WORK REQUIRED:
Copy exactly the block of lines between the one containing "obj.matrix_world = Matrix.Identity(4)" and the one containing "sensor_width = 36.0", inclusive.

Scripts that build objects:

════════════════

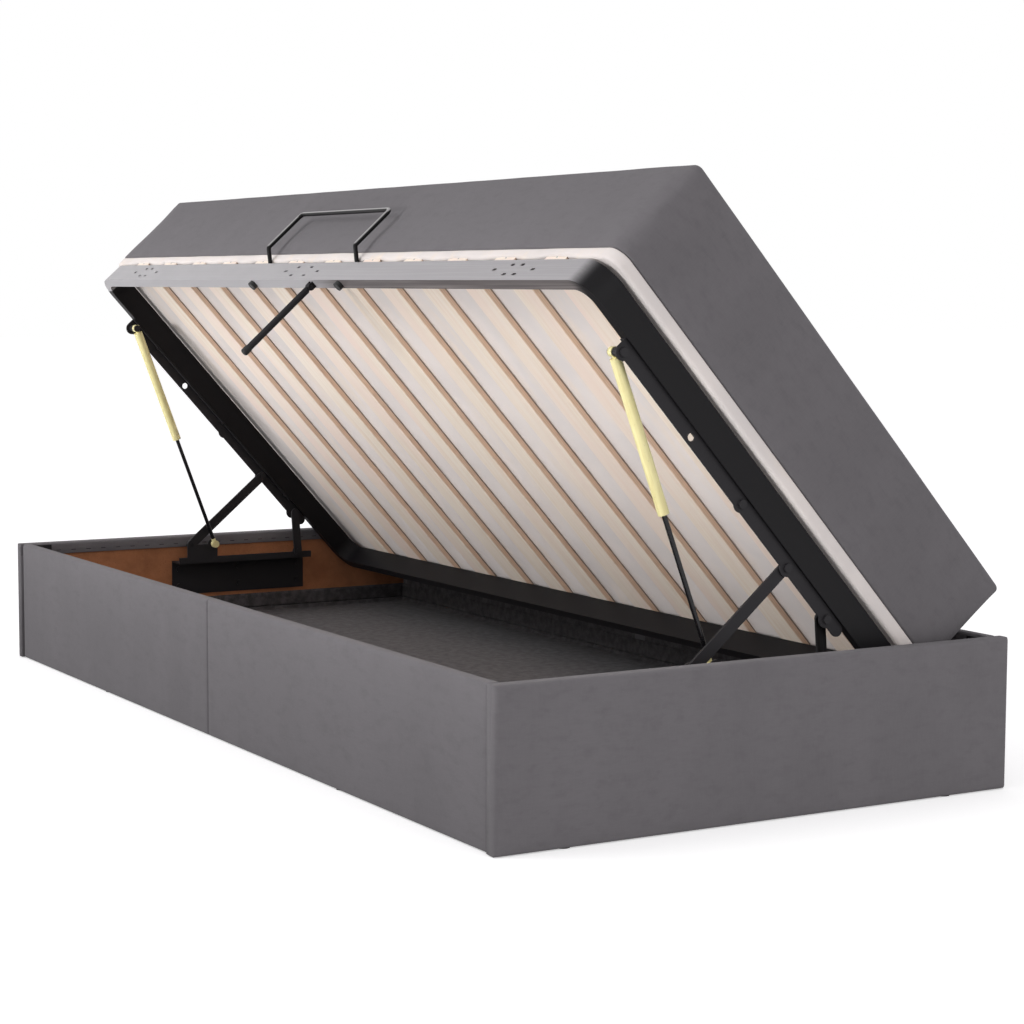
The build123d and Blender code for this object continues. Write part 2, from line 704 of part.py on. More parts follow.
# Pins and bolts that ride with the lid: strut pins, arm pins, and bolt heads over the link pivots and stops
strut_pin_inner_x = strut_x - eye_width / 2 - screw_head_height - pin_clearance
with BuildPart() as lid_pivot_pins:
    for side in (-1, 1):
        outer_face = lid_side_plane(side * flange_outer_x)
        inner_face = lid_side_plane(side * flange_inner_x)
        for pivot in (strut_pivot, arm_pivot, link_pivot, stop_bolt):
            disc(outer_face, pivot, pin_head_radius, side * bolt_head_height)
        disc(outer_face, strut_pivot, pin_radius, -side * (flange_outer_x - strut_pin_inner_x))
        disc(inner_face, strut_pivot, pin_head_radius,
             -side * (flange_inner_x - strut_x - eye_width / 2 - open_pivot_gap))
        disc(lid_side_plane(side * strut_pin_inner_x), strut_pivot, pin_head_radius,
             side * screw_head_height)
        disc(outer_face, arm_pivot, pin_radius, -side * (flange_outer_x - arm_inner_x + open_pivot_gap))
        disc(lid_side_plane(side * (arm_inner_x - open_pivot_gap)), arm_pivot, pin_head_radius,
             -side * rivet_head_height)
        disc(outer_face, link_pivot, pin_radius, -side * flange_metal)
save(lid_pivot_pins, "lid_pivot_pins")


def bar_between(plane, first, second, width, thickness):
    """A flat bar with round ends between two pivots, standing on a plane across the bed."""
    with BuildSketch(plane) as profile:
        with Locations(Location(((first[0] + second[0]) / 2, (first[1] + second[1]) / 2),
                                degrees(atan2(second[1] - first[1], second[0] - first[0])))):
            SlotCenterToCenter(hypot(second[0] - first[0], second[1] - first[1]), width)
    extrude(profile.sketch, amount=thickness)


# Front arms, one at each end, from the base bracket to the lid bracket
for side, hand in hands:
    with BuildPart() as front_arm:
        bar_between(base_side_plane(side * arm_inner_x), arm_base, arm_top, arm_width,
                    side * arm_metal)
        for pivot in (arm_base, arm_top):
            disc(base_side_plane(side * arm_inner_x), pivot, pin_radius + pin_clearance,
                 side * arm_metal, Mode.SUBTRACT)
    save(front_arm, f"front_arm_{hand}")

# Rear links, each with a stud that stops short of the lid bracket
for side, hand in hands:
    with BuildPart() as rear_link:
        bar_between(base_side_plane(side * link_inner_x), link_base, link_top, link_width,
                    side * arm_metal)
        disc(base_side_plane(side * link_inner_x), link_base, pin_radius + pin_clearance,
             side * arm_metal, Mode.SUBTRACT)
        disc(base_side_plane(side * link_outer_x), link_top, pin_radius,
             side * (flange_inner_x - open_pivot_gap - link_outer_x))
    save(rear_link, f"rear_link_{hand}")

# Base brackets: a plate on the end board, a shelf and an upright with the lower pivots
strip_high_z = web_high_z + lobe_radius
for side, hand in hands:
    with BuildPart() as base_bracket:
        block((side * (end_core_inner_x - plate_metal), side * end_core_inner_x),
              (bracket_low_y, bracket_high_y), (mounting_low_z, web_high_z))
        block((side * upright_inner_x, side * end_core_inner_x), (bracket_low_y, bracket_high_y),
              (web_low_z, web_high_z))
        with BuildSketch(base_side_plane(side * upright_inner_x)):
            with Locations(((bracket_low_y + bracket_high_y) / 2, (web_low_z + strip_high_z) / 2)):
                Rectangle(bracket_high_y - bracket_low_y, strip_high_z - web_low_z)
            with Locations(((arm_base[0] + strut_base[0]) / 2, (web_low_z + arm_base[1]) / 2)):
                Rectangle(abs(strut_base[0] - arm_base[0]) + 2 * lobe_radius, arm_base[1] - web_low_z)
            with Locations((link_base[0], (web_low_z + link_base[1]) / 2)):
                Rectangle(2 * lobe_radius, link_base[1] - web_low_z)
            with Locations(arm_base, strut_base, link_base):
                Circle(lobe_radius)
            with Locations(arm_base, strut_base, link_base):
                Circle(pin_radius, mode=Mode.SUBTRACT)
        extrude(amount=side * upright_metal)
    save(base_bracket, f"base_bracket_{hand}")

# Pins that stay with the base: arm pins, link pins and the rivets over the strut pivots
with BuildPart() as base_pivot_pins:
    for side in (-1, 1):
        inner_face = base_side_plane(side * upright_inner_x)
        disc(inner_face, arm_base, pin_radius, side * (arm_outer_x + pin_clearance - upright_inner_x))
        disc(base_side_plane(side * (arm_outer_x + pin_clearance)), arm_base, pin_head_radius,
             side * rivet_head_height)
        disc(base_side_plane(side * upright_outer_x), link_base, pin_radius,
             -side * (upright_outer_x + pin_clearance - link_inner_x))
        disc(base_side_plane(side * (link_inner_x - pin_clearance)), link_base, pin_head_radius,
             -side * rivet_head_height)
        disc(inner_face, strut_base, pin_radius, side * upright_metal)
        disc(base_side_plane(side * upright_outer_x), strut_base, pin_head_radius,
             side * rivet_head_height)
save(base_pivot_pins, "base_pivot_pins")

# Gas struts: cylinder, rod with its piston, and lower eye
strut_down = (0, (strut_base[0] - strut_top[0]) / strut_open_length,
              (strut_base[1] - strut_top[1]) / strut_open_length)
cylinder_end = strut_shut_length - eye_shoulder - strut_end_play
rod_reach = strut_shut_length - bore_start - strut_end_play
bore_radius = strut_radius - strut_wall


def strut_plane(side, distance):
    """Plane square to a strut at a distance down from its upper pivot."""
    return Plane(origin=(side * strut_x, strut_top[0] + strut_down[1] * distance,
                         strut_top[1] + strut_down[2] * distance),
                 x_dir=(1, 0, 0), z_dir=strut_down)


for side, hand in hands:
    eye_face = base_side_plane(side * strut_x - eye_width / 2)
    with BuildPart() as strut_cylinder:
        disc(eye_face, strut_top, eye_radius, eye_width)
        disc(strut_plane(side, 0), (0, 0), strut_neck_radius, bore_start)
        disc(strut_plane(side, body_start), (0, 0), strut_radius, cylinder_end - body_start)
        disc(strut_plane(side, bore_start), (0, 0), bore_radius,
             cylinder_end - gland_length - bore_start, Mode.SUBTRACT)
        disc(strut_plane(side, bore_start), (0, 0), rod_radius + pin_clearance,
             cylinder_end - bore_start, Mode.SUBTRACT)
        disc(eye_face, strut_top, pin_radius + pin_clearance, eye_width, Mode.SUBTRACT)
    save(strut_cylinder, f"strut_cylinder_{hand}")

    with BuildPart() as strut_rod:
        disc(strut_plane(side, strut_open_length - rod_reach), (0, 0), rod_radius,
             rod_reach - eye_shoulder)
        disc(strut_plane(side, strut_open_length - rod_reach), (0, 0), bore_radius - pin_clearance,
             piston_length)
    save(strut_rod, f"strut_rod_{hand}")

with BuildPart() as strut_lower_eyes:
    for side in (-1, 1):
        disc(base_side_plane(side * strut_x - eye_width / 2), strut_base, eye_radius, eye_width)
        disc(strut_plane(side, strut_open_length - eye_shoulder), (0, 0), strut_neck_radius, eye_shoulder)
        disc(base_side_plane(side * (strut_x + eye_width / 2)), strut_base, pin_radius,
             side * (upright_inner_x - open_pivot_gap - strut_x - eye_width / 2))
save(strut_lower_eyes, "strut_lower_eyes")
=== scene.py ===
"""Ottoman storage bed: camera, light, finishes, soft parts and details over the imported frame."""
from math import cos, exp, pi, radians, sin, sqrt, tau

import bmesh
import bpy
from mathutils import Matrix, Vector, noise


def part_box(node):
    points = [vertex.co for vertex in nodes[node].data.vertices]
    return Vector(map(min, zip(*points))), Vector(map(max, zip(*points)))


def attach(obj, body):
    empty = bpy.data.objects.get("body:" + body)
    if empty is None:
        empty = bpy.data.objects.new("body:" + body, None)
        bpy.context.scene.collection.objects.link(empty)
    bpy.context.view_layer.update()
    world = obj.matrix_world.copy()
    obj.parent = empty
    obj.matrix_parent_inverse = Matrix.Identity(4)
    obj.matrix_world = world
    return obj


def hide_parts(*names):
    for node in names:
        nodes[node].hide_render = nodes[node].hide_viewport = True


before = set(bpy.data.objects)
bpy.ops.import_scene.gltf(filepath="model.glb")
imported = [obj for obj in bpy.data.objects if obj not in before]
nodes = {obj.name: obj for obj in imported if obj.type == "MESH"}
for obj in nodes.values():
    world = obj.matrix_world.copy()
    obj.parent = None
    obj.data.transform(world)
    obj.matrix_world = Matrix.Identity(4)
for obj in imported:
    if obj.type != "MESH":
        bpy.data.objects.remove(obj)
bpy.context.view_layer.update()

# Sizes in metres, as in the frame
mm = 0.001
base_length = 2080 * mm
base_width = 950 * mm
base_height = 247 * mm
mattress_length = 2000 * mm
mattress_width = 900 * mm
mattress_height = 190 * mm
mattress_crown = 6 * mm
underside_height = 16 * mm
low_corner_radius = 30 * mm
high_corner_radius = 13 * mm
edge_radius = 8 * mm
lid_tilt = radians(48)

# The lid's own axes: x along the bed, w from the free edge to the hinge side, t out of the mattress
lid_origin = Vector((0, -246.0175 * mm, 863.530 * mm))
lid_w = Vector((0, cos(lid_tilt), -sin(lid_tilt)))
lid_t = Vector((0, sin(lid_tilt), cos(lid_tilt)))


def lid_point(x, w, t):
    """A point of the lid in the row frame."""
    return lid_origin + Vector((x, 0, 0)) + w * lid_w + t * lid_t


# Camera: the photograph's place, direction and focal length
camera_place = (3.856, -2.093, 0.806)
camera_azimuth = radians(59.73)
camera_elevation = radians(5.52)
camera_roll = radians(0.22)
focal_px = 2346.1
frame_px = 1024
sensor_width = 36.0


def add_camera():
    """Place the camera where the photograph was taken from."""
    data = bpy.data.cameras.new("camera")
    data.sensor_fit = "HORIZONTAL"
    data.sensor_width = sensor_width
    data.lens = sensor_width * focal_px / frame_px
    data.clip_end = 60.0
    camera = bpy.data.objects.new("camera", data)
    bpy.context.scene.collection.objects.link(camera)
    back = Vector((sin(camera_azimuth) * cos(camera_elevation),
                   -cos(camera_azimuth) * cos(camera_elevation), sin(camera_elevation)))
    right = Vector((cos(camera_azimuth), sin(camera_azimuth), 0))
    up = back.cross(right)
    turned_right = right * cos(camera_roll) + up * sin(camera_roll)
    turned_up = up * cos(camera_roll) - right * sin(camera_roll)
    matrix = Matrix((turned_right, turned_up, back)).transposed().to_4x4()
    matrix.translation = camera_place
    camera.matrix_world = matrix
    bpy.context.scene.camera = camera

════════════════

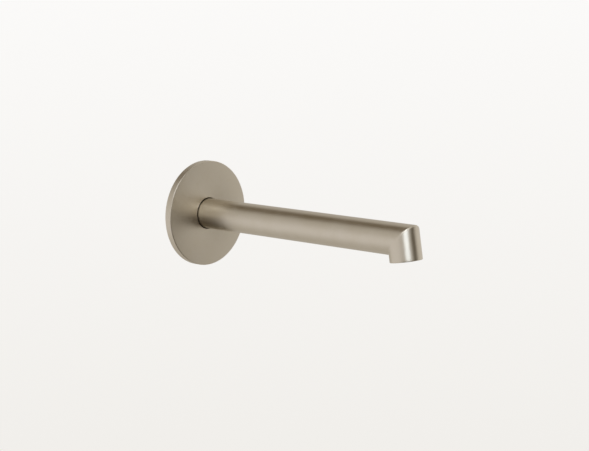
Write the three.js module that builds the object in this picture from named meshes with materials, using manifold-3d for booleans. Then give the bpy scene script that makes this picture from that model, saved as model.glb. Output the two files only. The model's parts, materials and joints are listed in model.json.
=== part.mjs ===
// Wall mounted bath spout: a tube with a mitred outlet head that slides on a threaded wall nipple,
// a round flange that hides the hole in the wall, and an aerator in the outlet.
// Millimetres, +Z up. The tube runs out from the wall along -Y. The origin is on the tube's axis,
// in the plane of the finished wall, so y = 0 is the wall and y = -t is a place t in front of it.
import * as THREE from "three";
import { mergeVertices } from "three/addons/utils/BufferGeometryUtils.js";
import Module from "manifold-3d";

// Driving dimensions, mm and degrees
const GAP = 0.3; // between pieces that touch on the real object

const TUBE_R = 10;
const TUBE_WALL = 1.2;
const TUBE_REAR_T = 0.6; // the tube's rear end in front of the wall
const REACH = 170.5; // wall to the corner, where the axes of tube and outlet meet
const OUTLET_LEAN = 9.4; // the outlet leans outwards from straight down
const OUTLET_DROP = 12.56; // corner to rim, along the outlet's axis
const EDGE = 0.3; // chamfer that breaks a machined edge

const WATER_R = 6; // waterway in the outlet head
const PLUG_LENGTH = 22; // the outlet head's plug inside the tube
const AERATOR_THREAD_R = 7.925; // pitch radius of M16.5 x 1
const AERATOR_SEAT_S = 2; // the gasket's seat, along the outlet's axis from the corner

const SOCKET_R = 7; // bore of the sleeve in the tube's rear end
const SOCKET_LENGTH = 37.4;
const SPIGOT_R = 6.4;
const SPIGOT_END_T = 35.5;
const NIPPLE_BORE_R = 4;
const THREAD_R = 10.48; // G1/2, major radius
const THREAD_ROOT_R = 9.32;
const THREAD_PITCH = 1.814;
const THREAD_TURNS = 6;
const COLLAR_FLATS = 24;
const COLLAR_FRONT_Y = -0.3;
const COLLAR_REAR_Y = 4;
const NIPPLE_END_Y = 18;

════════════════

RIGHT ANSWER:
    obj.matrix_world = Matrix.Identity(4)
for obj in imported:
    if obj.type != "MESH":
        bpy.data.objects.remove(obj)
bpy.context.view_layer.update()

# Sizes in metres, as in the frame
mm = 0.001
base_length = 2080 * mm
base_width = 950 * mm
base_height = 247 * mm
mattress_length = 2000 * mm
mattress_width = 900 * mm
mattress_height = 190 * mm
mattress_crown = 6 * mm
underside_height = 16 * mm
low_corner_radius = 30 * mm
high_corner_radius = 13 * mm
edge_radius = 8 * mm
lid_tilt = radians(48)

# The lid's own axes: x along the bed, w from the free edge to the hinge side, t out of the mattress
lid_origin = Vector((0, -246.0175 * mm, 863.530 * mm))
lid_w = Vector((0, cos(lid_tilt), -sin(lid_tilt)))
lid_t = Vector((0, sin(lid_tilt), cos(lid_tilt)))


def lid_point(x, w, t):
    """A point of the lid in the row frame."""
    return lid_origin + Vector((x, 0, 0)) + w * lid_w + t * lid_t


# Camera: the photograph's place, direction and focal length
camera_place = (3.856, -2.093, 0.806)
camera_azimuth = radians(59.73)
camera_elevation = radians(5.52)
camera_roll = radians(0.22)
focal_px = 2346.1
frame_px = 1024
sensor_width = 36.0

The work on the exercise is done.